While the French were furious over these events, the reaction in England was the exact opposite. The day after the attack Churchill went to the House of Commons to explain why he had ordered it. For the first time since taking office as prime minister, Churchill received a unanimous standing ovation.
Britain now stood completely alone, with only her Commonwealth partners to lend support. The Germans were positioned all along the French Atlantic and Channel coasts, and Hitler ordered his military chiefs to draw up plans for the invasion of the country belonging to his one undefeated enemy. For the people of Great Britain the darkest days were still ahead, as Churchill announced to the nation:
What General Weygand has called the Battle of France is over … the Battle of Britain is about to begin. Upon this battle depends the survival of Christian civilisation. Upon it depends our own British life, and the long continuity of our institutions and our Empire. The whole fury and might of the enemy must very soon be turned on us. Hitler knows that he will have to break us in this island or lose the war. If we can stand up to him, all Europe may be freed and the life of the world may move forward into broad, sunlit uplands.
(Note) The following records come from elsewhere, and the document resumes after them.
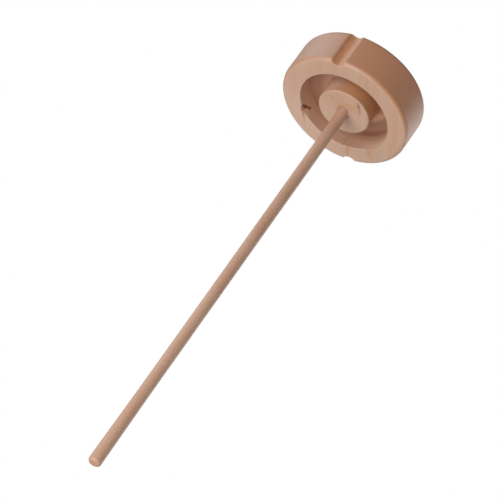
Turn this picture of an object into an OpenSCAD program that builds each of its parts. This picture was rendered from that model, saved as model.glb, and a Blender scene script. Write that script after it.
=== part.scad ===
// A top-whorl drop spindle: a turned wooden whorl, a dowel shaft and a screwed-in wire hook.
// Millimetres. +Z runs up the spin axis. The origin is under the hook's crown, where the yarn bears.

/* [Whorl] */
// Diameter of the whorl
whorl_d = 80; // [70:1:100]
// Thickness of the whorl
whorl_t = 25; // [22:0.5:32]
// Radius of the rounded edge round the underside
under_edge_r = 2.6; // [1:0.1:4]
// Radius of the rounded edge round the top
top_edge_r = 3.4; // [1:0.1:4]

/* [Recess in the underside] */
// Diameter of the recess's outer wall
recess_d = 55.7; // [50:0.1:60]
// Diameter of the boss left standing round the shaft
boss_d = 32.2; // [24:0.1:36]
// Depth of the recess
recess_depth = 16.5; // [10:0.5:18]
// Radius of the coves where the recess's walls meet its floor
cove_r = 3.5; // [1:0.1:5]
// Radius that eases the two edges at the recess's mouth
mouth_r = 0.6; // [0.3:0.1:1]

/* [Yarn notches] */
// Number of notches, spread evenly round the rim
notch_count = 2; // [1:1:4]
// Radius of a notch's half-round floor
notch_r = 4.2; // [3:0.1:5]
// Depth of a notch below the rim
notch_depth = 3.5; // [2:0.1:4]
// Radius of the lip that the yarn leans on; the other lip is left crisp
eased_lip_r = 2; // [1:0.1:4]

/* [Shaft] */
// Diameter of the shaft along most of its length
shaft_d = 6.76; // [6:0.02:8]
// Diameter of the shaft at its lower tip
tip_d = 7.38; // [7:0.02:9]
// Length of the shaft below the whorl
shaft_below = 280; // [150:1:350]
// Length of the shaft above the whorl
shaft_above = 3; // [2:0.5:6]
// Length of the swelling towards the tip
swell_len = 61; // [30:1:100]
// Length of the even stretch at the tip
tip_len = 12; // [8:1:16]
// Radius of the rounded end at the tip
tip_round_r = 1.8; // [0.5:0.1:2.5]
// Radius of the rounded end at the top
top_round_r = 0.8; // [0.3:0.1:1.5]

/* [Hook] */
// Diameter of the hook's wire
wire_d = 2; // [1.5:0.1:2.5]
// Inside diameter of the hook's eye
eye_d = 8; // [6:0.5:10]
// Mean radius of the bend between the shank and the eye
neck_r = 3; // [2:0.5:4]
// How far round the eye the wire's end stands, from level on the open side
hook_end_angle = 32; // [0:1:45]
// Length of straight wire between the collar and the bend
neck_len = 2.4; // [1:0.1:4]
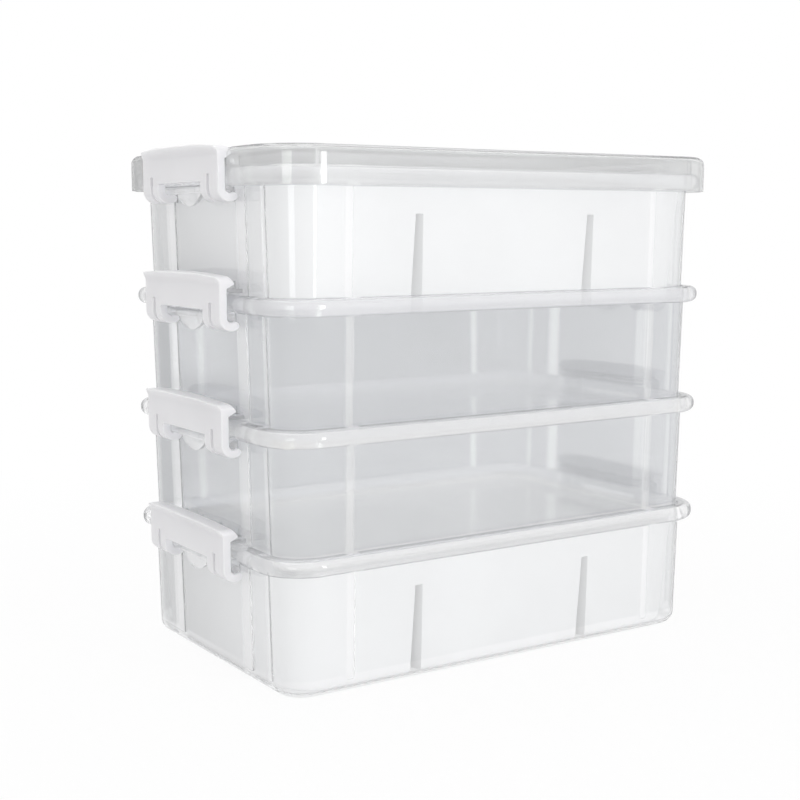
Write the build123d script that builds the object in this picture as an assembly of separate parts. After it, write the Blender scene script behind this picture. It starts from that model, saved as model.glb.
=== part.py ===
"""Four latching craft storage boxes in one stack, with a lid and two pocket trays.

Millimetres, +Z up, origin on the table under the middle of the stack.  X runs along the long
side and the latches hang on the two X ends.  Each box nests a little way into the mouth of the
box below it; a latch on each end of a box hooks over the piece above.
"""
from build123d import *
from math import cos, radians, sin
import os

# ---- stack -------------------------------------------------------------------
TIER_PITCH = 70.0          # height that one more box adds to the stack
FOOT_LENGTH = 294.8        # outside of a box at its foot, along X
FOOT_WIDTH = 183.2         # outside of a box at its foot, along Y
FOOT_CORNER = 18.0         # plan radius of the foot's corners
WALL = 1.5                 # wall of a box
FLOOR = 1.8                # floor of a box
FOOT_EDGE = 8.0            # rounded edge between floor and walls
NEST_GAP = 0.35            # play between a foot and the mouth it stands in

# ---- upright ribs on the walls -----------------------------------------------
RIB_PROUD = 1.0            # how far a rib stands out of the wall
RIB_START = 8.4            # height of a rib's lower end, which rests in the mouth below
LONG_RIB_X = 109.5         # middle of the ribs on the long walls
LONG_RIB_WIDTH = 5.0
END_RIB_Y = 45.5           # middle of the broad ribs on the end walls
END_RIB_WIDTH = 11.0
CORNER_RIB_Y = 72.0        # middle of the fine ribs beside the corners
CORNER_RIB_WIDTH = 3.5
RIB_END_RADIUS = 1.2       # rounding of a rib's lower corners

# ---- rolled rim ----------------------------------------------------------------
MOUTH_DEPTH = 2.05         # seat for the ribs of the box above, below the rim's top
RIM_HEIGHT = 10.0
RIM_OVERHANG = 8.1         # how far the rim stands out of the wall
RIM_NOSE = 4.6             # rounding of the rim's outer edges
RIM_SKIN = 1.8             # plastic over the rim's hollow
RIM_HOLLOW = 3.6           # width of the hollow under the rim

# ---- hinge bar -----------------------------------------------------------------
BAR_RADIUS = 2.4           # hinge bar moulded on the box
BAR_STAND_OFF = 8.8        # hinge bar's middle from the wall
BAR_DROP = 7.0             # hinge bar's middle below the rim's middle
TAB_LENGTH = 35.0          # round tab under the middle of the hinge bar, which stops the latch
TAB_DROP = 9.2             # tab's lowest point below the bar's middle
TAB_WALL = 2.0
TAB_WEB_Y = 10.0           # webs that carry the tab
WEB = 2.4                  # thickness of the webs that carry the bar
WEB_RISE = 3.0             # webs' upper edge at the wall, above the bar's middle
WEB_DROP = 6.9             # webs' lower edge at the wall, below the bar's middle
WEB_FOOT = 2.5             # width of the webs' lower edge

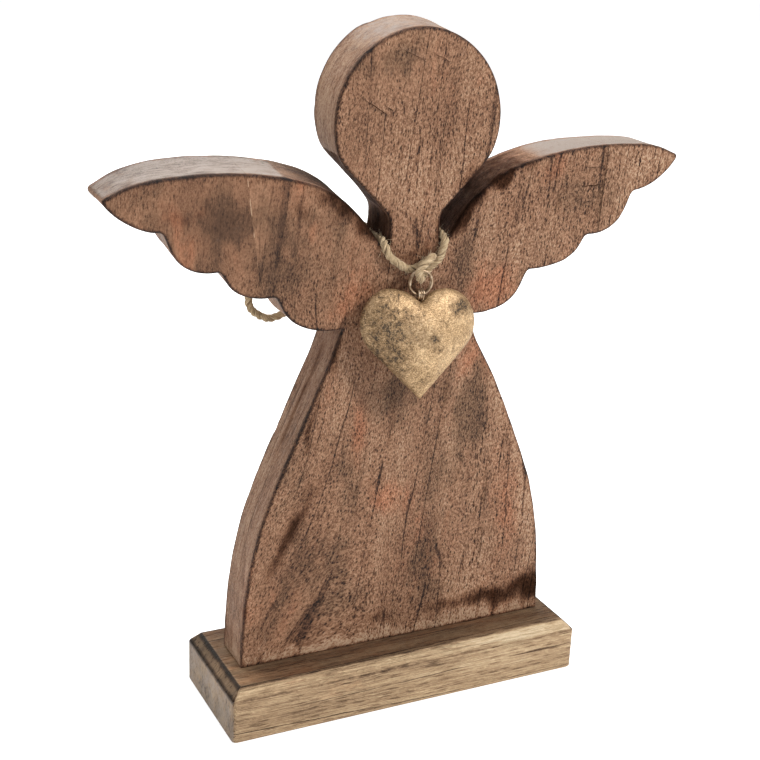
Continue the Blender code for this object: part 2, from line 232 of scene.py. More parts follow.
def loop_distance(points, loop):
    """For arrays of points: whether each is inside the loop, and its distance to the loop's points."""
    ring = np.array([tuple(p) for p in loop])
    after = np.roll(ring, -1, axis=0)
    inside = np.zeros(len(points), bool)
    away = np.zeros(len(points))
    for low in range(0, len(points), BATCH):
        batch = slice(low, low + BATCH)
        x, y = points[batch, 0:1], points[batch, 1:2]
        spans = (ring[:, 1] > y) != (after[:, 1] > y)
        rise = np.where(after[:, 1] == ring[:, 1], 1e-9, after[:, 1] - ring[:, 1])
        crossing = ring[:, 0] + (y - ring[:, 1]) / rise * (after[:, 0] - ring[:, 0])
        inside[batch] = (np.sum(spans & (x < crossing), axis=1) % 2) == 1
        away[batch] = np.sqrt(((x - ring[:, 0]) ** 2 + (y - ring[:, 1]) ** 2).min(axis=1))
    return inside, away


def grid_inside(loop, spacing, clear):
    """A triangular grid of points inside the loop that keeps clear of it."""
    xs = [p.x for p in loop]
    ys = [p.y for p in loop]
    row_step = spacing * math.sqrt(3) / 2
    grid = []
    for j in range(int((max(ys) - min(ys)) / row_step) + 1):
        offset = (j % 2) * spacing / 2
        for i in range(int((max(xs) - min(xs)) / spacing) + 1):
            grid.append((min(xs) + i * spacing + offset, min(ys) + j * row_step))
    grid = np.array(grid)
    inside, away = loop_distance(grid, loop)
    return grid[inside & (away > clear)]


def fill(loop, spots):
    """Triangles that fill the loop and use the spots. Corner numbers run through the loop, then the spots."""
    points = [Vector(p) for p in loop] + [Vector((float(x), float(y))) for x, y in spots]
    _, _, triangles, origins, *_ = delaunay_2d_cdt(points, [], [list(range(len(loop)))], 1, 1e-6)
    sources = [min(numbers) if numbers else None for numbers in origins]
    return [tuple(sources[i] for i in face) for face in triangles]


# ---------- meshes ----------


def make_object(name, points, faces, outwards=None):
    """A smooth mesh from millimetre points, its faces turned outwards, or towards outwards if it is open."""
    data = bpy.data.meshes.new(name)
    data.from_pydata([tuple(Vector(p) * MM) for p in points], [], faces)
    work = bmesh.new()
    work.from_mesh(data)
    bmesh.ops.recalc_face_normals(work, faces=work.faces)
    if outwards is not None and sum(face.normal.dot(outwards) for face in work.faces) < 0:
        bmesh.ops.reverse_faces(work, faces=work.faces)
    work.to_mesh(data)
    work.free()
    data.shade_smooth()
    made = bpy.data.objects.new(name, data)
    SCENE.collection.objects.link(made)
    return made


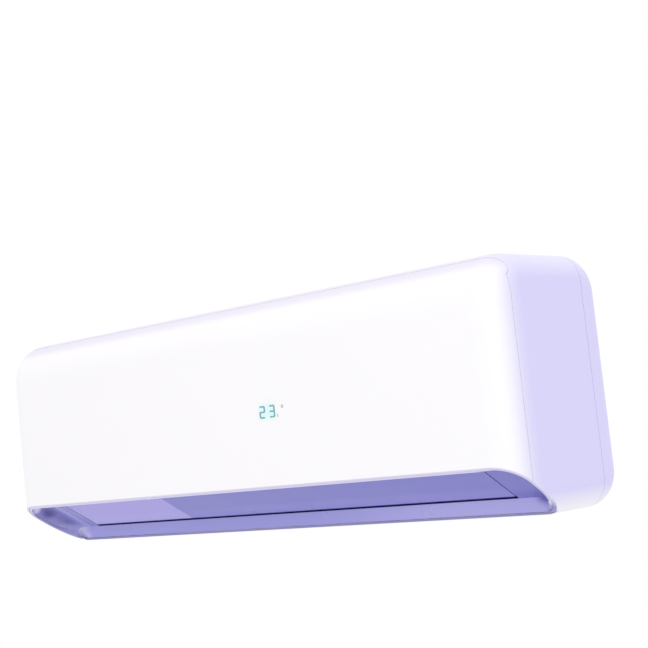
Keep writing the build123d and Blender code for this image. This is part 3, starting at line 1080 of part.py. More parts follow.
def bent_tube(first, second, start_x, turn_x):
    """A tube along X that turns back in a half circle beyond turn_x."""
    radius = hypot(second[0] - first[0], second[1] - first[1]) / 2
    way = 1 if turn_x > start_x else -1
    peak = (turn_x + way * radius, (first[0] + second[0]) / 2, (first[1] + second[1]) / 2)
    with BuildPart() as tube:
        with BuildLine():
            if start_x != turn_x:
                Line((start_x, *first), (turn_x, *first))
            ThreePointArc((turn_x, *first), peak, (turn_x, *second))
            if start_x != turn_x:
                Line((turn_x, *second), (start_x, *second))
        with BuildSketch(Plane(origin=(start_x, *first), x_dir=(0, 1, 0), z_dir=(way, 0, 0))):
            Circle(TUBE_RADIUS)
            Circle(TUBE_RADIUS - TUBE_WALL, mode=Mode.SUBTRACT)
        sweep()
    return tube.part


def make_evaporator():
    tube_end = SLAB_RIGHT + TUBE_OVERHANG
    turn_left = SLAB_LEFT - TUBE_OVERHANG
    hairpins, bends = [], []
    for name, slab in SLABS.items():
        make_fin_pack(name, slab)
        inner, outer = tube_places(slab)
        for row in (inner, outer):
            for index in range(0, len(row) - 1, 2):
                hairpins.append(bent_tube(row[index], row[index + 1], tube_end, turn_left))
            for index in range(1, len(row) - 1, 2):
                bends.append(bent_tube(row[index], row[index + 1], tube_end, tube_end + 0.5))
        bends.append(bent_tube(inner[0], outer[0], tube_end, tube_end + 0.5))
        if name != "evaporator_fins_rear":
            bends.append(bent_tube(inner[-1], outer[-1], tube_end, tube_end + 0.5))
    for name, pieces in (("evaporator_hairpins", hairpins), ("evaporator_return_bends", bends)):
        save(Compound(children=pieces), name)
    with BuildPart() as evaporator_end_plates:
        for left in (SLAB_LEFT - 0.5 - END_PLATE_THICK, SLAB_RIGHT + 0.5):
            for slab in SLABS.values():
                y, height, long, lean = slab
                with BuildSketch(Plane.YZ.offset(left)):
                    with Locations(Location((y, up(height)), -lean)):
                        Rectangle(SLAB_THICK + 2 * END_PLATE_BORDER, long + 2 * END_PLATE_MARGIN)
                    for row in tube_places(slab):
                        with Locations(*row):
                            Circle(TUBE_RADIUS + TUBE_CLEAR, mode=Mode.SUBTRACT)
                extrude(amount=END_PLATE_THICK)
        for slab in SLABS.values():
            for row in tube_places(slab):
                for y, z in row:
                    for near, far in ((SLAB_LEFT - 3, SLAB_LEFT - 0.2), (SLAB_RIGHT + 0.2, SLAB_RIGHT + 3)):
                        add(rod(y, z, TUBE_RADIUS + TUBE_CLEAR, near, far), mode=Mode.SUBTRACT)
    save(evaporator_end_plates.part, "evaporator_end_plates")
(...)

But if we fail, then the whole world, including the United States, including all that we have known and cared for, will sink into the abyss of a new dark age made more sinister, and perhaps more protracted, by the lights of perverted science. Let us therefore brace ourselves to our duties, and so bear ourselves, that if the British Empire and its Commonwealth last for a thousand years, men will still say, this was their finest hour.